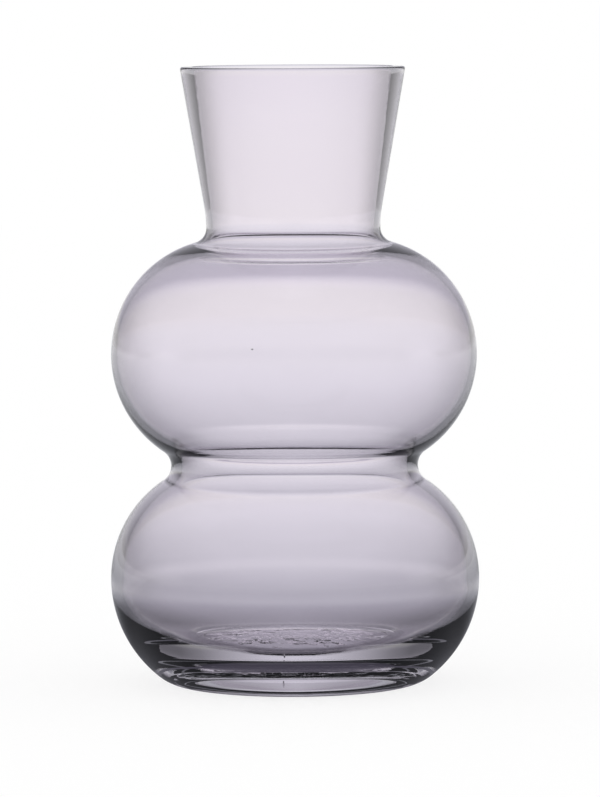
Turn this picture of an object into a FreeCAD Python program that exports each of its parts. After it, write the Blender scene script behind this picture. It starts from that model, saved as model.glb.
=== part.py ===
import FreeCAD, Part

import math
import os

# Double gourd vase of tinted clear glass, in millimetres.
# Two squashed round bulbs stand one on the other below a flared neck. The glass is one blown body,
# turned about Z. It is parted on level planes into the zones that a glass worker forms in turn.
# The origin is the centre of the foot, on the table, with +Z up.

# Outside of the body
overall_height = 250.0
lower_bulb_radius = 74.65
lower_bulb_height = 43.0
lower_crown_curve = 47.4
foot_roll = 16.7
waist_curve = 7.4
upper_bulb_radius = 74.0
upper_curve = 47.0
root_curve = 6.2
neck_root_radius = 35.2
rim_radius = 45.6
rim_roll = 1.0

# How far apart the bulbs' arcs are centred, of the two arcs' radii together
stack_share = 0.9624
# The arc under the lower bulb's widest height, of that height
under_share = 1.1686
# How gently the neck bends out of its root, of the neck's height
neck_bend_share = 0.75

# Thickness of the wall: at each bulb's widest height, where the upper bulb turns in above and below it,
# through the waist, where the bulb turns up into the neck, at the neck's narrowest and at the rim
lower_wall = 4.75
upper_wall = 2.2
upper_turn_wall = 4.3
waist_wall = 3.1
root_turn_wall = 3.3
neck_wall = 2.55
rim_wall = 5.45

# How far each bulb's hollow is centred above its outside
lower_lift = 0.9
upper_lift = 0.4

# Thick bottom: the dished floor inside with its low middle rise, the ring that stands on the table
# and the domed recess within that ring
well_curve = 27.6
floor_height = 13.2
floor_rise = 3.0
standing_ring = 2.2
recess_depth = 2.3

# Where the shoulder and the rim begin
shoulder_start_share = 0.7
rim_depth = 5.0
slab_overrun = 10.0

up = FreeCAD.Vector(0, 0, 1)


def point(radius, height):
    """A point of the half section, in the XZ plane."""
    return FreeCAD.Vector(radius, 0, height)


def on_circle(centre, radius, angle):
    """The point of a circle at an angle counted up from the outward direction."""
    return centre + point(radius * math.cos(angle), radius * math.sin(angle))


def heading(origin, target):
    """The angle of the line from one point to another."""
    way = target - origin
    return math.atan2(way.z, way.x)


def arc(centre, radius, start, end):
    """An arc of a circle from one angle to another."""
    angles = (start, (start + end) / 2, end)
    return Part.Arc(*[on_circle(centre, radius, angle) for angle in angles]).toShape()


def outer_meeting(centre_a, reach_a, centre_b, reach_b):
    """The point at given distances from two centres, on the side away from the axis."""
    span = centre_b - centre_a
    along = (reach_a ** 2 - reach_b ** 2 + span.Length ** 2) / (2 * span.Length)
    aside = math.sqrt(reach_a ** 2 - along ** 2)
    way = FreeCAD.Vector(span).normalize()
    return centre_a + way * along + point(way.z, -way.x) * aside


# Heights and arcs that follow from the sizes
lower_under_curve = under_share * lower_bulb_height
lower_under_centre = point(lower_bulb_radius - lower_under_curve, lower_bulb_height)
upper_bulb_height = lower_bulb_height + stack_share * (lower_crown_curve + upper_curve)


class WallFace:
    """One face of the wall, from the lower bulb's widest height up to the rim.

    The lower bulb, the upper bulb and the neck are each an arc, and a small arc joins each pair.
    """

    def __init__(self, lower, crown, upper, bulb, waist, neck, root, lip, lower_rise=0, upper_rise=0):
        """Take the radii of the bulbs, the neck and the lip, and the curves of the arcs between them."""
        self.crown, self.bulb, self.waist, self.root = crown, bulb, waist, root
        self.neck, self.lip = neck, lip
        self.crown_centre = point(lower - crown, lower_bulb_height + lower_rise)
        self.bulb_centre = point(upper - bulb, upper_bulb_height + upper_rise)
        self.waist_centre = outer_meeting(self.crown_centre, crown + waist, self.bulb_centre, bulb + waist)
        self.waist_start = heading(self.crown_centre, self.waist_centre)
        self.waist_end = heading(self.bulb_centre, self.waist_centre)
        out = neck + root - self.bulb_centre.x
        self.root_centre = self.bulb_centre + point(out, math.sqrt((bulb + root) ** 2 - out ** 2))

    def edges(self, bend):
        """The face's edges from the bottom up, with the curve that the neck bends out on."""
        root_start = heading(self.bulb_centre, self.root_centre)
        bend_centre = point(self.neck + bend, self.root_centre.z)
        corner = point(self.lip, overall_height)
        bend_end = heading(bend_centre, corner) + math.acos(bend / (corner - bend_centre).Length)
        return [
            arc(self.crown_centre, self.crown, 0, self.waist_start),
            arc(self.waist_centre, self.waist, self.waist_start + math.pi, self.waist_end + math.pi),
            arc(self.bulb_centre, self.bulb, self.waist_end, root_start),
            arc(self.root_centre, self.root, root_start + math.pi, math.pi),
            arc(bend_centre, bend, math.pi, bend_end),
            Part.makeLine(on_circle(bend_centre, bend, bend_end), corner),
        ]


outside = WallFace(
    lower_bulb_radius, lower_crown_curve, upper_bulb_radius, upper_curve,
    waist_curve, neck_root_radius, root_curve, rim_radius,
)
inside = WallFace(
    lower_bulb_radius - lower_wall, lower_crown_curve - lower_wall,
    upper_bulb_radius - upper_wall, upper_curve - upper_turn_wall,
    waist_curve + waist_wall, neck_root_radius - neck_wall, root_curve + root_turn_wall,
    rim_radius - rim_wall, lower_lift, upper_lift,
)
neck_bend = neck_bend_share * (overall_height - outside.root_centre.z)


def dome(edge_radius, edge_height, rise):
    """An arc that climbs from its edge to the axis."""
    radius = (edge_radius ** 2 + rise ** 2) / (2 * rise)
    centre = point(0, edge_height + rise - radius)
    return arc(centre, radius, heading(centre, point(edge_radius, edge_height)), math.pi / 2)


def underside():
    """The outside below the lower bulb's widest height, to the middle of the recess."""
    reach = lower_under_curve - foot_roll
    spread = math.sqrt(reach ** 2 - (lower_bulb_height - foot_roll) ** 2)
    foot_centre = point(lower_under_centre.x + spread, foot_roll)
    foot_start = heading(lower_under_centre, foot_centre)
    recess_radius = foot_centre.x - standing_ring
    return [
        arc(lower_under_centre, lower_under_curve, 0, foot_start),
        arc(foot_centre, foot_roll, foot_start, -math.pi / 2),
        Part.makeLine(point(foot_centre.x, 0), point(recess_radius, 0)),
        dome(recess_radius, 0, recess_depth),
    ]


def well():
    """The inside below the lower bulb's widest height, to the middle of the floor."""
    wall_radius = lower_bulb_radius - lower_wall
    curve_centre = point(wall_radius - well_curve, floor_height + well_curve)

    # The middle's dome leaves the curve where the two arcs share a tangent
    dome_radius = (curve_centre.x ** 2 + floor_rise ** 2) / (2 * floor_rise) - well_curve
    dome_centre = point(0, floor_height + floor_rise - dome_radius)
    turn = heading(dome_centre, curve_centre)
    return [
        Part.makeLine(point(wall_radius, inside.crown_centre.z), point(wall_radius, curve_centre.z)),
        arc(curve_centre, well_curve, 0, turn - math.pi),
        arc(dome_centre, dome_radius, turn, math.pi / 2),
    ]


def glass_body():
    """The whole blown body, turned from its half section, with the lip rounded."""
    walls = outside.edges(neck_bend) + inside.edges(neck_bend + root_turn_wall)
    lip = Part.makeLine(point(inside.lip, overall_height), point(outside.lip, overall_height))
    axis = Part.makeLine(point(0, recess_depth), point(0, floor_height + floor_rise))
    edges = walls + underside() + well() + [lip, axis]
    section = Part.Face(Part.Wire(Part.__sortEdges__(edges)))
    body = section.revolve(point(0, 0), up, 360)
    top_edges = [edge for edge in body.Edges if edge.BoundBox.ZMin > overall_height - rim_roll]
    return body.makeFillet(rim_roll, top_edges)


def zone_levels():
    """The heights of the planes that part the glass into its zones, with each zone's name."""
    crease = outside.waist_centre.z
    shoulder_height = shoulder_start_share * (outside.root_centre.z - upper_bulb_height)
    return [
        ("heavy_base", 0),
        ("lower_bulb", lower_bulb_height),
        ("waist", crease - waist_curve * math.sin(outside.waist_start)),
        ("upper_belly", crease - waist_curve * math.sin(outside.waist_end)),
        ("upper_crown", upper_bulb_height),
        ("shoulder", upper_bulb_height + shoulder_height),
        ("neck", outside.root_centre.z),
        ("rim", overall_height - rim_depth),
    ]


def part_zones(body):
    """Cut the body on its level planes, and give each zone its own solid."""
    levels = zone_levels()
    bottoms = [height for _, height in levels]
    tops = bottoms[1:] + [overall_height + slab_overrun]
    bottoms[0] = -slab_overrun
    slab_radius = max(lower_bulb_radius, upper_bulb_radius, rim_radius) + slab_overrun
    zones = {}
    for (name, _), bottom, top in zip(levels, bottoms, tops):
        slab = Part.makeCylinder(slab_radius, top - bottom, point(0, bottom))
        zones[name] = body.common(slab)
    return zones


body = glass_body()
os.makedirs("parts", exist_ok=True)
for name, zone in part_zones(body).items():
    print(name, "solids", len(zone.Solids), "volume", round(zone.Volume), "valid", zone.isValid())
    zone.Solids[0].exportStep("parts/" + name + ".step")
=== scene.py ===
import logging
import math
from dataclasses import dataclass, field
from enum import Enum
from typing import Union

import bpy
from mathutils import Matrix, Vector, noise


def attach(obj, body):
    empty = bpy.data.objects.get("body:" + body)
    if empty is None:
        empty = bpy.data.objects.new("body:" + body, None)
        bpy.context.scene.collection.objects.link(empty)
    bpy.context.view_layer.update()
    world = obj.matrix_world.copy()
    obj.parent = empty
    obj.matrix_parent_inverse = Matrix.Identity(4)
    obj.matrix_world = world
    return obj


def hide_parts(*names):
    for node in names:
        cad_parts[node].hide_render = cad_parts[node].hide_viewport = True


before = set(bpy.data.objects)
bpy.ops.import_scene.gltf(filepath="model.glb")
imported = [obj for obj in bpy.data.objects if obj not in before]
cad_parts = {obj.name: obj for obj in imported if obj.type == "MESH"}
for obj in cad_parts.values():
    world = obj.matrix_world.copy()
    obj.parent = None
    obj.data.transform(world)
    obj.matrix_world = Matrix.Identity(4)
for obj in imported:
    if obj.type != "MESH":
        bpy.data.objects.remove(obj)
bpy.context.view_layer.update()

# Double gourd vase of tinted clear glass, in metres. The origin is the centre of the foot, on the
# table, with +Z up, and the camera looks along +Y.

LOG = logging.getLogger("double_gourd_vase")

Point = tuple[float, float]
Colour = tuple[float, float, float]
Stop = tuple[float, Colour]
Spot = tuple[float, float, float]
Corners = tuple[int, ...]
Span = tuple[float, float]
Socket = bpy.types.NodeSocket
Source = Union[Socket, float, Colour]

# Degrees in half a turn
HALF_TURN = 180

# The colour sockets of a mix node: its first and second input, and its output
MIX_FIRST, MIX_SECOND, MIX_RESULT = 6, 7, 2

# Points of the section nearer to each other than this are one point
SAME_SPOT = 2e-6

# What counts as on the axis, or at the recess's height
HAIR = 1e-6


class Zone(Enum):
    """The zones that the glass worker forms, from the foot up."""

    HEAVY_BASE = "heavy_base"
    LOWER_BULB = "lower_bulb"
    WAIST = "waist"
    UPPER_BELLY = "upper_belly"
    UPPER_CROWN = "upper_crown"
    SHOULDER = "shoulder"
    NECK = "neck"
    RIM = "rim"


@dataclass(frozen=True)
class Steps:
    """How many steps each stretch of the half section is laid in."""

    crown: int = 34
    waist: int = 20
    bulb: int = 60
    root: int = 20
    bend: int = 12
    neck: int = 24
    lip: int = 6
    under: int = 32
    foot: int = 26
    ring: int = 8
    recess: int = 76
    well: int = 44
    floor: int = 30


STEPS = Steps()


class Face(Enum):
    """The two faces of the blown wall."""

    OUTSIDE = "outside"
    INSIDE = "inside"


def shifted(centre: Point, radius: float, angle: float) -> Point:
    """Find the point of a circle at an angle.

    Args:
        centre: Centre of the circle, as radius and height.
        radius: The circle's radius.
        angle: Angle counted up from the outward direction, in radians.

    Returns:
        The point, as radius and height.
    """
    return centre[0] + radius * math.cos(angle), centre[1] + radius * math.sin(angle)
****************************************
## Goal:
Working from the data above, extract solely the lines from the one containing "body = glass_body()" through the one containing "obj.matrix_world = world", exactly as they appear, both included.

## Solution for this task:
body = glass_body()
os.makedirs("parts", exist_ok=True)
for name, zone in part_zones(body).items():
    print(name, "solids", len(zone.Solids), "volume", round(zone.Volume), "valid", zone.isValid())
    zone.Solids[0].exportStep("parts/" + name + ".step")
=== scene.py ===
import logging
import math
from dataclasses import dataclass, field
from enum import Enum
from typing import Union

import bpy
from mathutils import Matrix, Vector, noise


def attach(obj, body):
    empty = bpy.data.objects.get("body:" + body)
    if empty is None:
        empty = bpy.data.objects.new("body:" + body, None)
        bpy.context.scene.collection.objects.link(empty)
    bpy.context.view_layer.update()
    world = obj.matrix_world.copy()
    obj.parent = empty
    obj.matrix_parent_inverse = Matrix.Identity(4)
    obj.matrix_world = world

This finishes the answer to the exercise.